We bought our eldest daughter an iPod Touch for her last birthday. Honestly, we really thought she would just text, check her email, play game apps and take pictures. Our girls have never been gamers, in spite of the fact that we have a Wii. They would just rather dance, and build forts, and have fashion shows and… OK, and watch Disney channel.
As soon as she went back to school and told her friends about the iPod, she came to me asking if she could sign up for Instagram. Now, I am on Instagram and I love it, but thinking about my daughter being on Instagram… I’m not so sure. Apparently, everyone else has an Instagram account. I immediately said no, because I honestly hadn’t thought about it before.
What will you do when your child asks you if they can have Instagram, email, Facebook, Twitter, Snapchat? “What is Snapchat?” you say. Oh boy, you need to know about Snapchat before your child gets a smart phone. I ended up letting my daughter sign up for Instagram and talked with her about the issues involved, including turning off the “Photo Map” and making her profile private.
The thing is, there are so many things to think about when kids are online. By the time I finish writing this review, another app or network will be created with the goal of getting kids’ and teens’ attention.
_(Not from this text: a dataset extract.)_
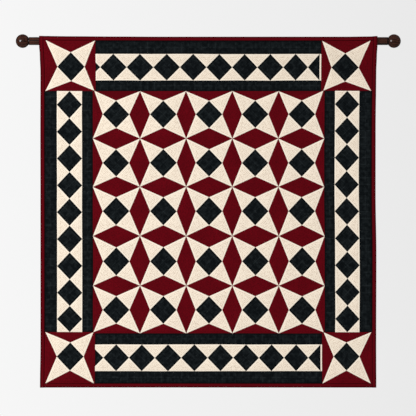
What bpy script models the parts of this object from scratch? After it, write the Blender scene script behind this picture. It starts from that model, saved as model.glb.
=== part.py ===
"""Quilted wall hanging on a round wooden rod, hung as it is on a wall.

The quilt is one sheet: pieced front, batting and back sewn together, with a rod pocket that is part of
its own cloth. Four binding strips are folded round its edges. A dowel runs through the pocket, and a turned
ball closes each end. Metres, +Z up, the front faces -Y, and the origin is the middle of the rod's axis.
"""

import math

import bmesh
import bpy
from mathutils import Vector

# The cloth, flat
QUILT_WIDTH = 1.0760
QUILT_HEIGHT = 1.1232
BINDING_WIDTH = 0.0132
# Widths of each side's border, from the binding in: dark strip, strip of diamonds, dark strip
BORDERS = {
    "left": (0.0398, 0.0806, 0.0345),
    "right": (0.0404, 0.0783, 0.0336),
    "top": (0.0422, 0.0842, 0.0340),
    "bottom": (0.0395, 0.0857, 0.0355),
}
# The field's blocks, and how far each column's and row's dark squares sit off the middle of their blocks
COLUMN_WIDTHS = (0.1508, 0.1479, 0.1479, 0.1482, 0.1476)
ROW_HEIGHTS = (0.1516, 0.1548, 0.1580, 0.1589, 0.1524)
SQUARES_ASIDE = (-0.0010, 0.0008, -0.0008, -0.0004, 0.0012)
SQUARES_DOWN = (-0.0016, 0.0007, -0.0008, 0.0014, 0.0012)
# Half the squares' width, and half their height row by row
SQUARE_REACH_ACROSS = 0.0425
SQUARE_REACH_DOWN = (0.0437, 0.0439, 0.0448, 0.0451, 0.0439)
# The dark square of each corner's star: across, down, and half its width and height
CORNER_SQUARES = {
    ("left", "top"): (-0.4396, 0.0964, 0.0431, 0.0452),
    ("right", "top"): (0.4377, 0.0979, 0.0431, 0.0446),
    ("left", "bottom"): (-0.4425, 1.0234, 0.0429, 0.0452),
    ("right", "bottom"): (0.4427, 1.0232, 0.0413, 0.0453),
}
# Lengths of the dark diamonds down the sides, and along the top and bottom from a first neck
SIDE_DIAMONDS = {
    "left": (0.0867, 0.0861, 0.0858, 0.0858, 0.0863, 0.0866, 0.0857, 0.0855, 0.0829),
    "right": (0.0855, 0.0855, 0.0857, 0.0858, 0.0861, 0.0865, 0.0866, 0.0860, 0.0848),
}
END_DIAMONDS = {
    "top": (0.0853, 0.0856, 0.0851, 0.0846, 0.0814, 0.0812, 0.0828, 0.0798),
    "bottom": (0.0825, 0.0828, 0.0840, 0.0849, 0.0828, 0.0817, 0.0804, 0.0783),
}
FIRST_NECK = {"top": -0.3466, "bottom": -0.3370}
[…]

Raising Digital Families For Dummies, by Amy Lupold Bair
I didn’t think I was a dummy. But this book is such a valuable resource and brings up so many items to consider, that I now realize I WAS a dummy before reading it. This book will serve as a reference book that you can go back to when your children reach each milestone in their digital lives.
But, won’t this book be obsolete as social networks change?
The genius of Amy’s approach is that she addresses overarching themes as well as specifics. The most valuable chapter for me right now is Chapter 2: Creating a Digital Family Policy. I am just on the cusp of having fully digital teens, and I don’t want to be caught off guard again when my kids come to me. Some of the topics that apply regardless of platform are:
- Your Digital family policy
- Safety tools for kids and parents
- Online, email and phone etiquette
- Search engine safety
- And more!
Do you know how to check where your child has been online? Is your child making in-app purchases? Are there geo-tags on her photos without her knowledge? If so, a predator can figure out her routines quite easily just by looking at the photos’ metadata.
As parents, we all want to protect our kids. With Raising Digital Families for Dummies, Amy Lupold Bair helps bring our kids into the discussion. Instead of feeling trapped and controlled, your kids will feel like a part of the process of insuring they are good digital citizens. If you and your kids understand the pitfalls, there is less of a chance you’ll fall into them.
I must disclose that Amy is a friend of mine, and one that I would trust with my life… and even my children’s lives. You won’t regret making this book a part of your home library. And while you’re at it, get one for your school library, PTO, or community library. It benefits your own child if everyone else’s children behave well online, right?